Task instructions:
Your task is to reproduce the material exactly.

Data block:
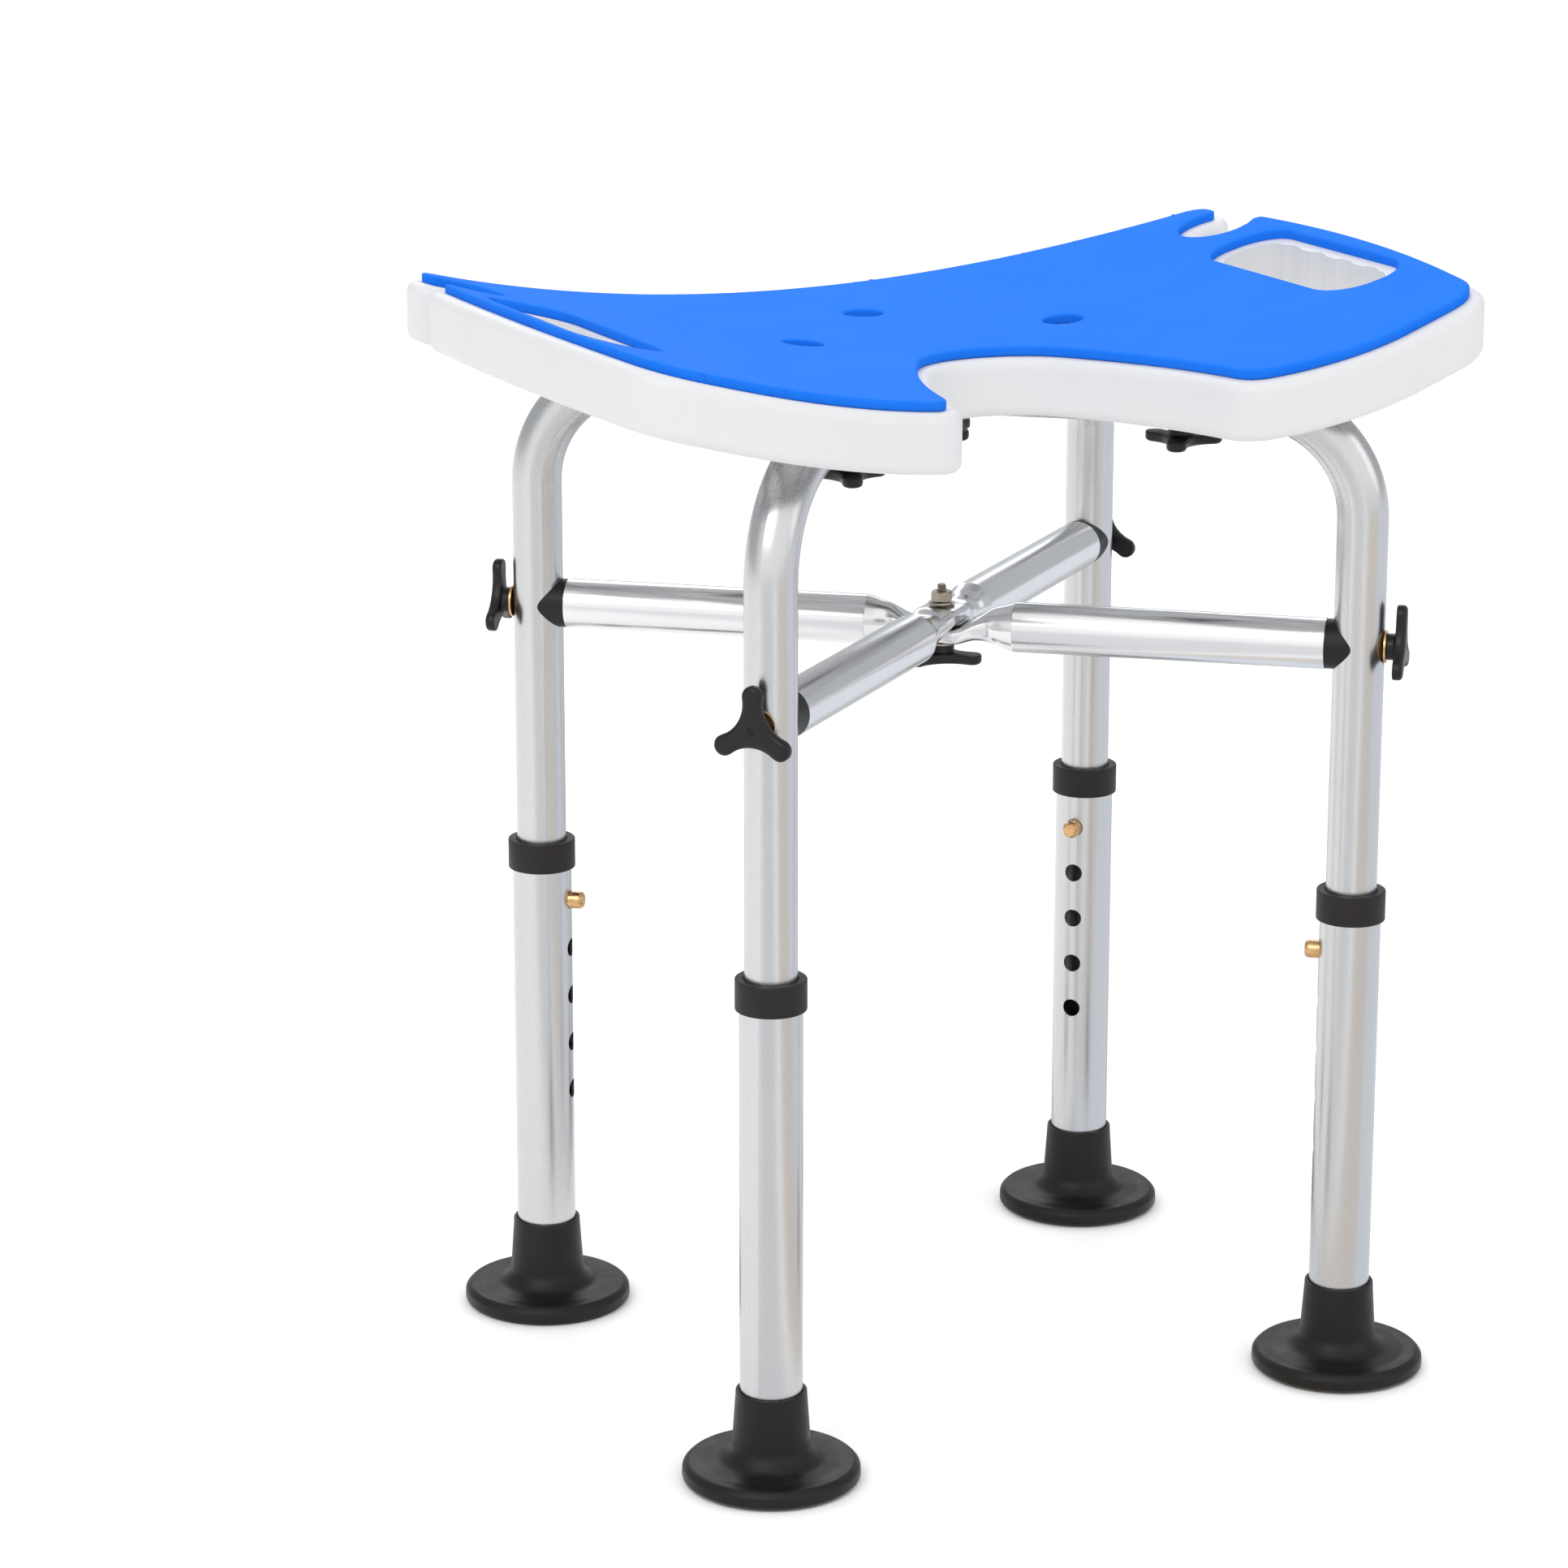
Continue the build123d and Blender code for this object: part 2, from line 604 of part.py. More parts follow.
def save_centre_bolt(name, meet_z, thickness, screw_length, turn):
    """The knob, washers and nut that clamp two crossed tubes together in the middle."""
    flats_top = meet_z + thickness
    flats_bottom = meet_z - thickness
    place = Rot(0, 0, turn) * hanging_place(0, flats_bottom - WASHER_THICKNESS - TURN_GAP)
    save(name + "_bolt_nut", centre_nut(flats_top + SPRING_WASHER_HEIGHT))
    save(name + "_spring_washer", spring_washer(flats_top))
    save(name + "_flat_washer", Pos(0, 0, flats_bottom - WASHER_THICKNESS) * washer())
    save_knob(name, place, screw_length)


def main():
    os.makedirs("parts", exist_ok=True)
    save("seat_pad", seat_pad())
    save("seat_shell", seat_shell())
    save("seat_inserts", on_each_diagonal(seat_insert()))

    for level, name, side in (("upper", "front_left", 1), ("lower", "front_right", -1)):
        flat_offset = side * FLAT_THICKNESS / 2
        seat_lift = SEAT_FLATS_MEET_Z + flat_offset - SEAT_TUBE_AXIS_Z
        save("seat_tube_" + level, on_diagonal(seat_tube(seat_lift), name))
        save("brace_tube_" + level, on_diagonal(brace_tube(side), name))
    save("brace_plug_nuts", on_each_diagonal(brace_plug_nut()))

    seat_tube_bottom = SEAT_TUBE_AXIS_Z - UPPER_TUBE_R
    hub_drop = WASHER_THICKNESS + TURN_GAP
    leg_washer = Pos(LEG_RADIUS + UPPER_TUBE_R, 0, BRACE_AXIS_Z) * Rot(0, 90, 0) * washer()
    seat_washer = Pos(SEAT_SCREW_ALONG, 0, seat_tube_bottom - WASHER_THICKNESS) * washer()
    save("leg_knob_washers", on_each_diagonal(leg_washer))
    save("seat_knob_washers", on_each_diagonal(seat_washer))

    for name in LEG_NAMES:
        save_leg(name)
        leg_place = on_diagonal(leg_knob_place(), name)
        seat_place = on_diagonal(hanging_place(SEAT_SCREW_ALONG, seat_tube_bottom - hub_drop), name)
        save_knob("leg_" + name, leg_place, LEG_KNOB_SCREW)
        save_knob("seat_" + name, seat_place, SEAT_KNOB_SCREW)

    save_centre_bolt("brace", BRACE_FLATS_MEET_Z, BRACE_FLAT_THICKNESS, BRACE_KNOB_SCREW, BRACE_KNOB_TURN)
    save_centre_bolt("crossing", SEAT_FLATS_MEET_Z, FLAT_THICKNESS, CROSSING_KNOB_SCREW, 0)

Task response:
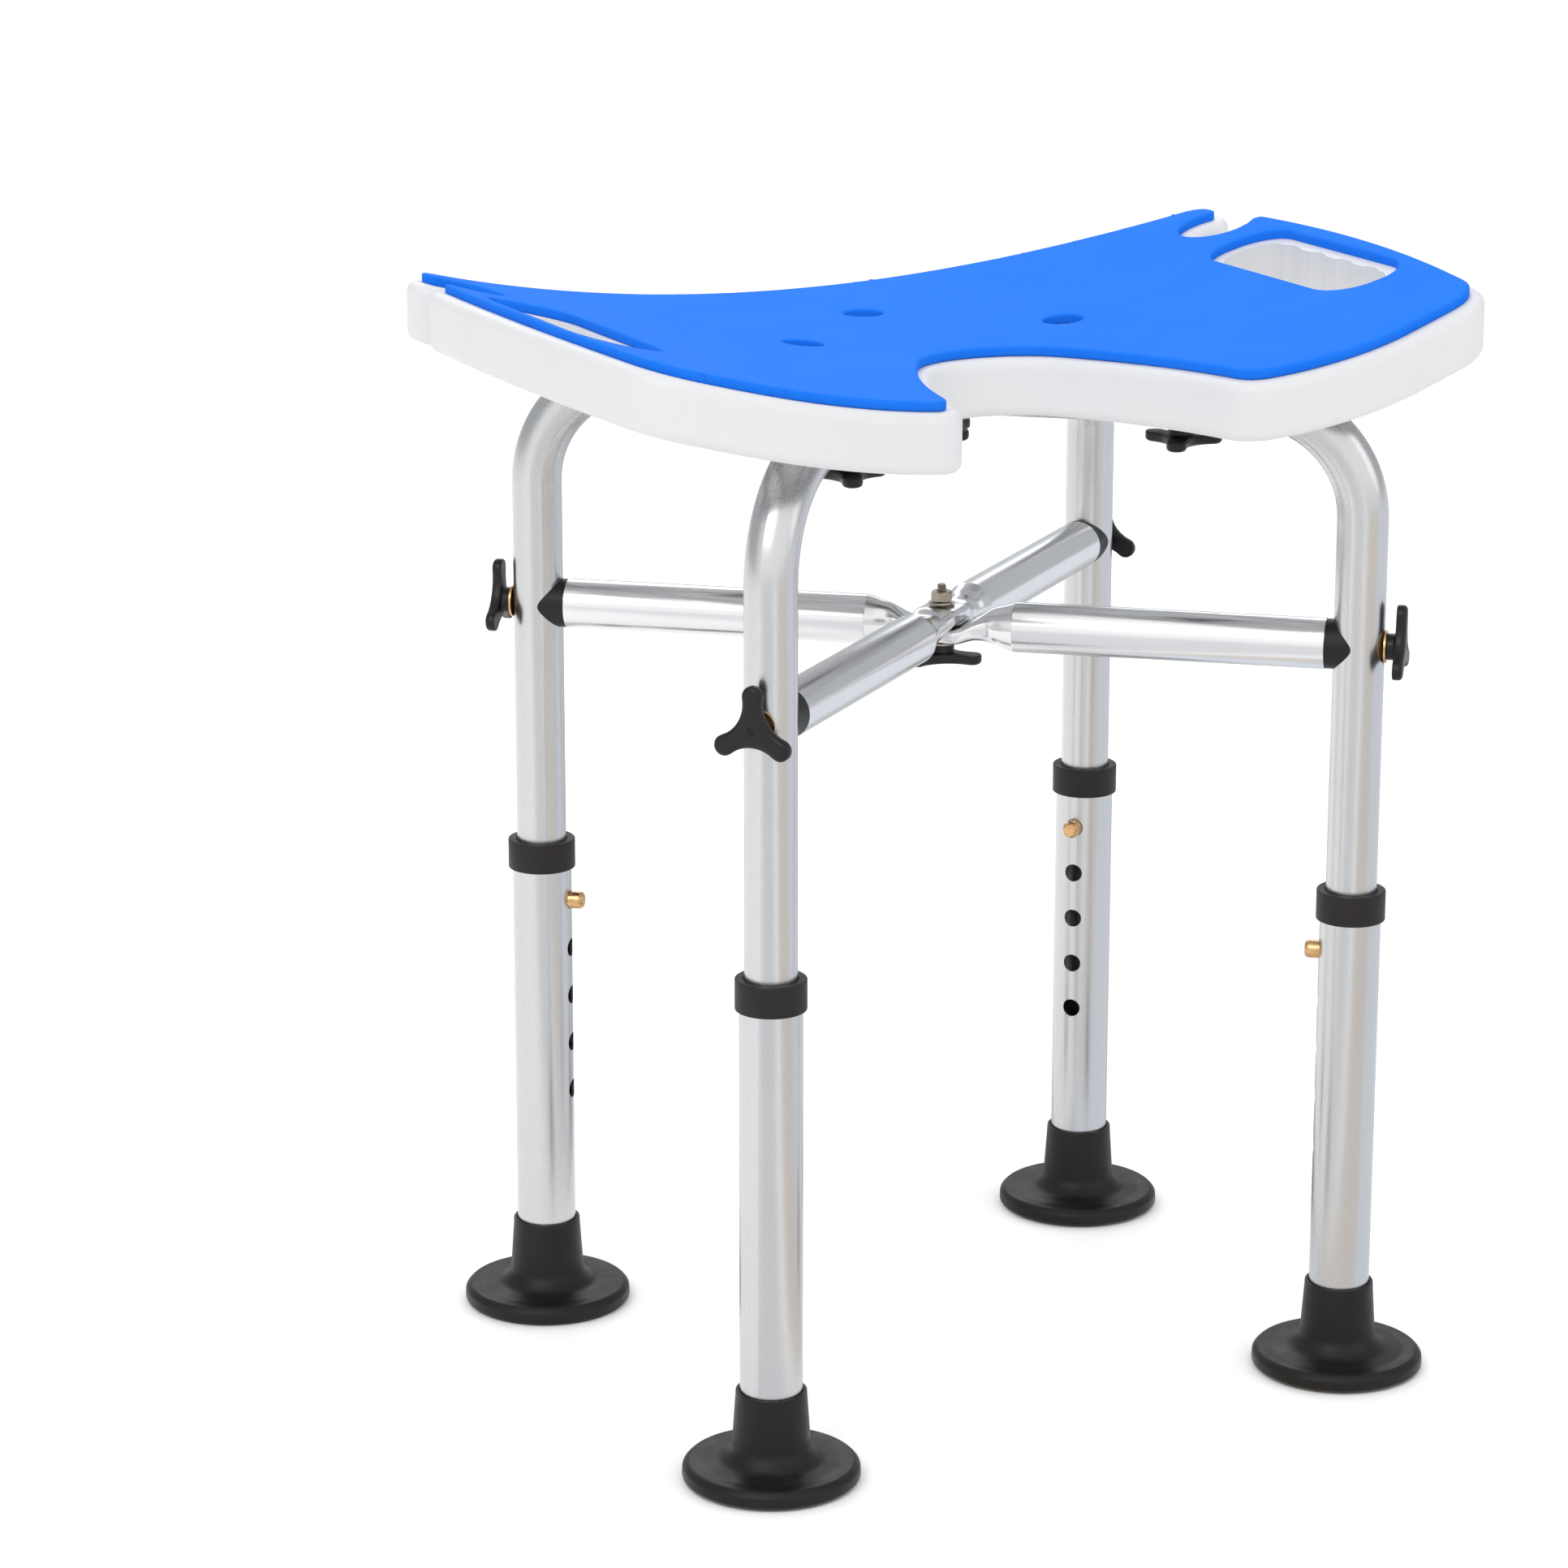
Continue the build123d and Blender code for this object: part 2, from line 604 of part.py. More parts follow.
def save_centre_bolt(name, meet_z, thickness, screw_length, turn):
    """The knob, washers and nut that clamp two crossed tubes together in the middle."""
    flats_top = meet_z + thickness
    flats_bottom = meet_z - thickness
    place = Rot(0, 0, turn) * hanging_place(0, flats_bottom - WASHER_THICKNESS - TURN_GAP)
    save(name + "_bolt_nut", centre_nut(flats_top + SPRING_WASHER_HEIGHT))
    save(name + "_spring_washer", spring_washer(flats_top))
    save(name + "_flat_washer", Pos(0, 0, flats_bottom - WASHER_THICKNESS) * washer())
    save_knob(name, place, screw_length)


def main():
    os.makedirs("parts", exist_ok=True)
    save("seat_pad", seat_pad())
    save("seat_shell", seat_shell())
    save("seat_inserts", on_each_diagonal(seat_insert()))

    for level, name, side in (("upper", "front_left", 1), ("lower", "front_right", -1)):
        flat_offset = side * FLAT_THICKNESS / 2
        seat_lift = SEAT_FLATS_MEET_Z + flat_offset - SEAT_TUBE_AXIS_Z
        save("seat_tube_" + level, on_diagonal(seat_tube(seat_lift), name))
        save("brace_tube_" + level, on_diagonal(brace_tube(side), name))
    save("brace_plug_nuts", on_each_diagonal(brace_plug_nut()))

    seat_tube_bottom = SEAT_TUBE_AXIS_Z - UPPER_TUBE_R
    hub_drop = WASHER_THICKNESS + TURN_GAP
    leg_washer = Pos(LEG_RADIUS + UPPER_TUBE_R, 0, BRACE_AXIS_Z) * Rot(0, 90, 0) * washer()
    seat_washer = Pos(SEAT_SCREW_ALONG, 0, seat_tube_bottom - WASHER_THICKNESS) * washer()
    save("leg_knob_washers", on_each_diagonal(leg_washer))
    save("seat_knob_washers", on_each_diagonal(seat_washer))

    for name in LEG_NAMES:
        save_leg(name)
        leg_place = on_diagonal(leg_knob_place(), name)
        seat_place = on_diagonal(hanging_place(SEAT_SCREW_ALONG, seat_tube_bottom - hub_drop), name)
        save_knob("leg_" + name, leg_place, LEG_KNOB_SCREW)
        save_knob("seat_" + name, seat_place, SEAT_KNOB_SCREW)

    save_centre_bolt("brace", BRACE_FLATS_MEET_Z, BRACE_FLAT_THICKNESS, BRACE_KNOB_SCREW, BRACE_KNOB_TURN)
    save_centre_bolt("crossing", SEAT_FLATS_MEET_Z, FLAT_THICKNESS, CROSSING_KNOB_SCREW, 0)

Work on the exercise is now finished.